I was a little girl, maybe 6 years old, when I saw a magazine photograph of children in a polio ward, imprisoned in iron lungs. That year, the Salk vaccine spared me that nightmare. I also remember a dot of pink on a tiny sugar cube: the Sabin vaccine. We all lined up in the school cafeteria and got our doses. Our parents were thrilled.
Diphtheria killed my mother’s younger brothers. Measles, mumps, chickenpox and rubella, the so-called “childhood diseases,” swept through my elementary school classrooms. My children were spared. What a difference vaccines have made in our lives. Smallpox and polio are eradicated, and the childhood diseases are almost eliminated in the U.S. because of near-universal immunizations.

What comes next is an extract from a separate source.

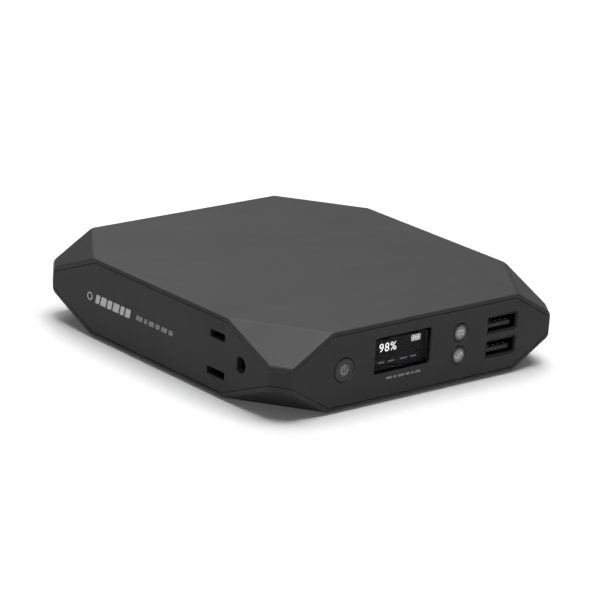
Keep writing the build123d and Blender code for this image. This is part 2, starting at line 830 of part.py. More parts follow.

After a year of lockdown, overwhelmed hospitals and about 600,000 deaths, I was thrilled to learn a vaccine for COVID-19 had been developed. I signed up as soon as I was eligible. It is a blessing to have it now available free for absolutely all adults and teenagers. But the CDC shows that just over half of adults in North Carolina have had a least one dose. I can’t understand it. True, younger people are less likely to be very sick, but that’s only part of the picture.
We need to stop COVID-19 from circulating and mutating into more virulent strains, strains against which the vaccine does not protect. For this to happen, everyone needs to get their shots. It’s not just for oneself, but for the entire community, that you roll up your sleeve. If you want to protect your parents and grandparents, your friends and neighbors with other health problems, the nurses and doctors in the emergency rooms, and first responders, and get back to “normal,” then get your shots.